-- BEGIN Dataset extract --
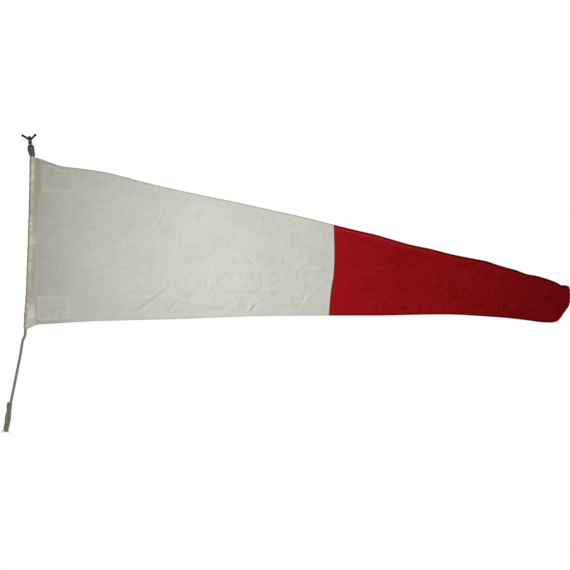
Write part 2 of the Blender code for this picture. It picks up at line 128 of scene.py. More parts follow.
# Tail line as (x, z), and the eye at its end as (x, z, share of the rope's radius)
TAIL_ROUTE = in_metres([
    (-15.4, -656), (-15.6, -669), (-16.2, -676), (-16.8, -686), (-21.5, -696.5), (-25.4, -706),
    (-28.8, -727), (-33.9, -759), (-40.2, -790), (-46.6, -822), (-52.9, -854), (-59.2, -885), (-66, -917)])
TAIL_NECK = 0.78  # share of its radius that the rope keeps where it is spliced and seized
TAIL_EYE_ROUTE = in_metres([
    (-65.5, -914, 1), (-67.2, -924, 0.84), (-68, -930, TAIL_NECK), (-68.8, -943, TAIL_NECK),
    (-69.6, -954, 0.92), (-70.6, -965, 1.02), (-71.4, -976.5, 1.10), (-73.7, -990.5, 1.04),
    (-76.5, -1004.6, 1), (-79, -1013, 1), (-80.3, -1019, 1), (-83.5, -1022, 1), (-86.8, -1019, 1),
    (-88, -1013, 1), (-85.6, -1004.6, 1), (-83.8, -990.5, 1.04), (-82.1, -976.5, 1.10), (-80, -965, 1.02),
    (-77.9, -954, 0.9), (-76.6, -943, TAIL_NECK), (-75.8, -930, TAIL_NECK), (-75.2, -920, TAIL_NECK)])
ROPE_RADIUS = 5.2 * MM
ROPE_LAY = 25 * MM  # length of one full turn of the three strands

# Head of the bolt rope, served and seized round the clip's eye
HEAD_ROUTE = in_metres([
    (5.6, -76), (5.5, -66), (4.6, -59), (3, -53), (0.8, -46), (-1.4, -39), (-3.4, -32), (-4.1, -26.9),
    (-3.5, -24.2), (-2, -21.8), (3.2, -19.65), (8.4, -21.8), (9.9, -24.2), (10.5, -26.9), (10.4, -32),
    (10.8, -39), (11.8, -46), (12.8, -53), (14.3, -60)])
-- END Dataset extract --
## What is being asked
Give back exactly the material above from its opening line to the line bearing "ROPE_LAY = 25".

## Full response
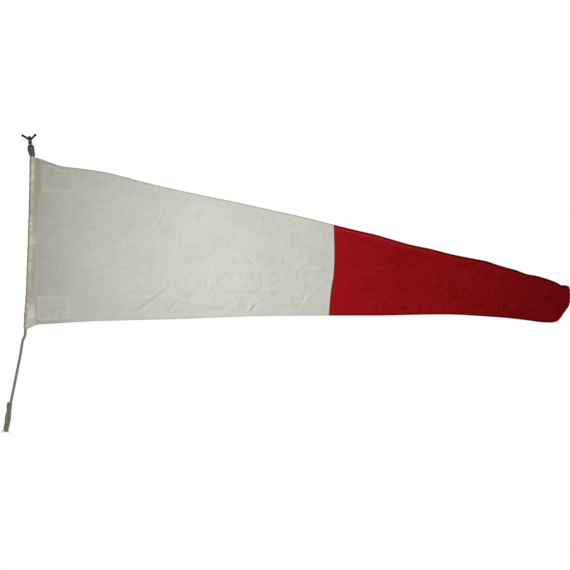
Write part 2 of the Blender code for this picture. It picks up at line 128 of scene.py. More parts follow.
# Tail line as (x, z), and the eye at its end as (x, z, share of the rope's radius)
TAIL_ROUTE = in_metres([
    (-15.4, -656), (-15.6, -669), (-16.2, -676), (-16.8, -686), (-21.5, -696.5), (-25.4, -706),
    (-28.8, -727), (-33.9, -759), (-40.2, -790), (-46.6, -822), (-52.9, -854), (-59.2, -885), (-66, -917)])
TAIL_NECK = 0.78  # share of its radius that the rope keeps where it is spliced and seized
TAIL_EYE_ROUTE = in_metres([
    (-65.5, -914, 1), (-67.2, -924, 0.84), (-68, -930, TAIL_NECK), (-68.8, -943, TAIL_NECK),
    (-69.6, -954, 0.92), (-70.6, -965, 1.02), (-71.4, -976.5, 1.10), (-73.7, -990.5, 1.04),
    (-76.5, -1004.6, 1), (-79, -1013, 1), (-80.3, -1019, 1), (-83.5, -1022, 1), (-86.8, -1019, 1),
    (-88, -1013, 1), (-85.6, -1004.6, 1), (-83.8, -990.5, 1.04), (-82.1, -976.5, 1.10), (-80, -965, 1.02),
    (-77.9, -954, 0.9), (-76.6, -943, TAIL_NECK), (-75.8, -930, TAIL_NECK), (-75.2, -920, TAIL_NECK)])
ROPE_RADIUS = 5.2 * MM
ROPE_LAY = 25 * MM  # length of one full turn of the three strands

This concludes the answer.